Pick out every line with the word "bodies" and copy it.

** COLLECTED DATA **
>> start

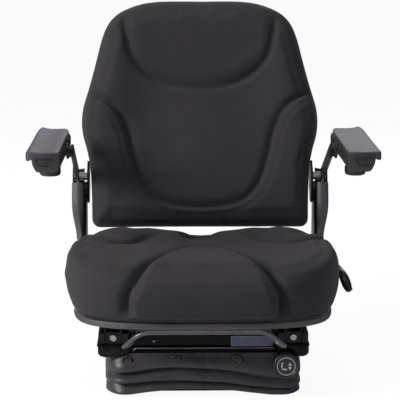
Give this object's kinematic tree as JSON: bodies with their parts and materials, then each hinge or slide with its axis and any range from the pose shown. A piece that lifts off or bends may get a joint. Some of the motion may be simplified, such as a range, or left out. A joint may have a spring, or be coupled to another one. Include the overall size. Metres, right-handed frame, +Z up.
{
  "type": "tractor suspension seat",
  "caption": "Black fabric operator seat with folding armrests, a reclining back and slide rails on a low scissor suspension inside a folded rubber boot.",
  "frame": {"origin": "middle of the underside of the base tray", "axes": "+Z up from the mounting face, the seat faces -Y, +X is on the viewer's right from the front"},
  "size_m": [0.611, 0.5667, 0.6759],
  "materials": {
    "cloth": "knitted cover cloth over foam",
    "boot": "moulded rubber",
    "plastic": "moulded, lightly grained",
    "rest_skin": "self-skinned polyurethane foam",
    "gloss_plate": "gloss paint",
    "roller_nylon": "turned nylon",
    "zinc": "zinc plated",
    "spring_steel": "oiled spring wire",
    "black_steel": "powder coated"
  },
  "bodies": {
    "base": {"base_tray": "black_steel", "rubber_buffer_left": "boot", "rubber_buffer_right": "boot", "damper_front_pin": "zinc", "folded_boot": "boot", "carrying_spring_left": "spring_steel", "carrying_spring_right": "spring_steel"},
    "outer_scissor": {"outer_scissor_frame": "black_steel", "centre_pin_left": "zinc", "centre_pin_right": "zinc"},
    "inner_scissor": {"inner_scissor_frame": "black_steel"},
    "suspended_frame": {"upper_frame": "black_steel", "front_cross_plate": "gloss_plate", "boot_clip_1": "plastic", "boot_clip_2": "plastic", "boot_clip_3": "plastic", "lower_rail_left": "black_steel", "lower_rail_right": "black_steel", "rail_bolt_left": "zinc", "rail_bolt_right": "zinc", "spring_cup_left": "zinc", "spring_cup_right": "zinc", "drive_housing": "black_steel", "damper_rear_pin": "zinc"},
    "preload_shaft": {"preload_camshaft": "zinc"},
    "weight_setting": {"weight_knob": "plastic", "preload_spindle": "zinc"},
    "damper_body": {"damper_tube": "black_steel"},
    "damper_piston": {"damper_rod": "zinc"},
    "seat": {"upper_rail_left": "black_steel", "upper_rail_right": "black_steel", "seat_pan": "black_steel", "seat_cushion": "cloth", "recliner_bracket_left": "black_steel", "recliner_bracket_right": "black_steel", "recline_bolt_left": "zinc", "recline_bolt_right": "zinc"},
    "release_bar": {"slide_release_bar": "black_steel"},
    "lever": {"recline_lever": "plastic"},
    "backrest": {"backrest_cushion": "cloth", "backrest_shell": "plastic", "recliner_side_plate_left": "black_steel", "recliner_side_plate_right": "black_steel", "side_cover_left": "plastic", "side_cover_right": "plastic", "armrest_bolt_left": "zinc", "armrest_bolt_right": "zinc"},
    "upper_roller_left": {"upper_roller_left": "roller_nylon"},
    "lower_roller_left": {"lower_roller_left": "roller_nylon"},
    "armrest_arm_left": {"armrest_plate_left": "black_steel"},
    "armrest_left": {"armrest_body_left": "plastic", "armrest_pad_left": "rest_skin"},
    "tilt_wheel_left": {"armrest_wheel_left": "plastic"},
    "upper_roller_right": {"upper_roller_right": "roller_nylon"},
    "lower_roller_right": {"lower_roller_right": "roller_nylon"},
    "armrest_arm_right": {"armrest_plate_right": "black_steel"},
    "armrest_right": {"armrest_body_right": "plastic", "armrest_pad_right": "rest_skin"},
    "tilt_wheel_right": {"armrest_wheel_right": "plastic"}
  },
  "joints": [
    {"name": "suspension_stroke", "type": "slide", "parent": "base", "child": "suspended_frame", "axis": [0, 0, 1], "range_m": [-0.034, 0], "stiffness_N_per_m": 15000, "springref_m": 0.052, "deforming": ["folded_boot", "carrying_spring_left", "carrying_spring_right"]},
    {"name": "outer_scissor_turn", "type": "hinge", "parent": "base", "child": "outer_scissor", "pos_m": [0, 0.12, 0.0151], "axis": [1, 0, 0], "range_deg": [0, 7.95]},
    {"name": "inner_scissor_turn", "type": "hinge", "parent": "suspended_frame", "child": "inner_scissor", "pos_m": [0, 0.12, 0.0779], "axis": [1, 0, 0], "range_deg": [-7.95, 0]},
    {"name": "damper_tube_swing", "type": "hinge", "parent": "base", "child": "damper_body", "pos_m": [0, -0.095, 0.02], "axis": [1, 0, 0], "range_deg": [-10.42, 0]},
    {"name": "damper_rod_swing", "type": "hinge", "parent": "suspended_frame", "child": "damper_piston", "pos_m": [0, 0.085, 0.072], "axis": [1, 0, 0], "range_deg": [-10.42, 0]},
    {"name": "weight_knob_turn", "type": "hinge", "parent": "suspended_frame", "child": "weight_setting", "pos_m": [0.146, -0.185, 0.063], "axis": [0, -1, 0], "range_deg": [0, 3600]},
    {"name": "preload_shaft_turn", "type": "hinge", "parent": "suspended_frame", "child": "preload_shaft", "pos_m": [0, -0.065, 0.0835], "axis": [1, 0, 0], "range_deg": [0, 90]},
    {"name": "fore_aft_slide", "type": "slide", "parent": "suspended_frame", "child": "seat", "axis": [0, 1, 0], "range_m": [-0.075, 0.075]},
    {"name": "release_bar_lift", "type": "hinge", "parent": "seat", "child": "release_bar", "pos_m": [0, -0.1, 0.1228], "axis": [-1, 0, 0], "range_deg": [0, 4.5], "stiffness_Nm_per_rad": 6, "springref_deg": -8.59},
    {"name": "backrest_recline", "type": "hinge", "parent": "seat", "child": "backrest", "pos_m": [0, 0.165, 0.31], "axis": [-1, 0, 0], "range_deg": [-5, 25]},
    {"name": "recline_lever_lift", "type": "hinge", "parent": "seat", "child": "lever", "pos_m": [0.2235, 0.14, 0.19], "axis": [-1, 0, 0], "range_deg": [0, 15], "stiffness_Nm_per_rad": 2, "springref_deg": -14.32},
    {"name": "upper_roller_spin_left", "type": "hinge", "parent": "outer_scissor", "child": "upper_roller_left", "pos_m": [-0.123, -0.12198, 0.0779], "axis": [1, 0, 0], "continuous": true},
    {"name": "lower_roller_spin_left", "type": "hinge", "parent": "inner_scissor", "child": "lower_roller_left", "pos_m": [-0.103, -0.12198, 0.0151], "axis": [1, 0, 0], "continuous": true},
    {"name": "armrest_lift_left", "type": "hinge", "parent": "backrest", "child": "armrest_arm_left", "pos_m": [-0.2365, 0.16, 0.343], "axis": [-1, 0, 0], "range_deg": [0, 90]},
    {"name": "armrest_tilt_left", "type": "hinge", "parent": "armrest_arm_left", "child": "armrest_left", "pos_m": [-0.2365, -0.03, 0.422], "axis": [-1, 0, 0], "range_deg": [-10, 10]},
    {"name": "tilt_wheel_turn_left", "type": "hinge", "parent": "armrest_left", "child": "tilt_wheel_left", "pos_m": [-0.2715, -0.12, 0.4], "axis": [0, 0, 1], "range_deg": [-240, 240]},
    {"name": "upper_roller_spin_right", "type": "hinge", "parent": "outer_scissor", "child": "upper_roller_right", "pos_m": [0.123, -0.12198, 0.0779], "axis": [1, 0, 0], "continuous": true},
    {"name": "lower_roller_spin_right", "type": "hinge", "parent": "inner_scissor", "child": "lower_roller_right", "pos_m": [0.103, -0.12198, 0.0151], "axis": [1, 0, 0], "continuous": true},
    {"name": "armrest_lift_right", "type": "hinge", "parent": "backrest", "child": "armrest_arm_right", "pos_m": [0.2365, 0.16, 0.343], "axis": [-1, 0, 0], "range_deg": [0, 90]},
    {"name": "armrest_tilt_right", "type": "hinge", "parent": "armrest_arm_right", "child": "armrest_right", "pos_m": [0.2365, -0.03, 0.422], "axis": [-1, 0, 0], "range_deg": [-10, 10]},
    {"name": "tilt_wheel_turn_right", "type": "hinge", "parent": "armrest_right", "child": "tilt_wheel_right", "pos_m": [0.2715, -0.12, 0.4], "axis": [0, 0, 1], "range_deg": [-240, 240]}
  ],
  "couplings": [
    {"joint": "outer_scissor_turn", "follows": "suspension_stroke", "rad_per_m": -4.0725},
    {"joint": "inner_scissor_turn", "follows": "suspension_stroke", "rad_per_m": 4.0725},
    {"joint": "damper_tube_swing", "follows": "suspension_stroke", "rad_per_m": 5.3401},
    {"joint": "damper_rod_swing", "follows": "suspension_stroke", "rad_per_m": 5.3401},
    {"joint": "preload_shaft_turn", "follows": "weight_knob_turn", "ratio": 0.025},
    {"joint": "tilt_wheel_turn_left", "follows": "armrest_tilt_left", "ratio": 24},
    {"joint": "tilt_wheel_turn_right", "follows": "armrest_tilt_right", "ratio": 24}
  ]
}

>> end

** RIGHT ANSWER **
Give this object's kinematic tree as JSON: bodies with their parts and materials, then each hinge or slide with its axis and any range from the pose shown. A piece that lifts off or bends may get a joint. Some of the motion may be simplified, such as a range, or left out. A joint may have a spring, or be coupled to another one. Include the overall size. Metres, right-handed frame, +Z up.
  "bodies": {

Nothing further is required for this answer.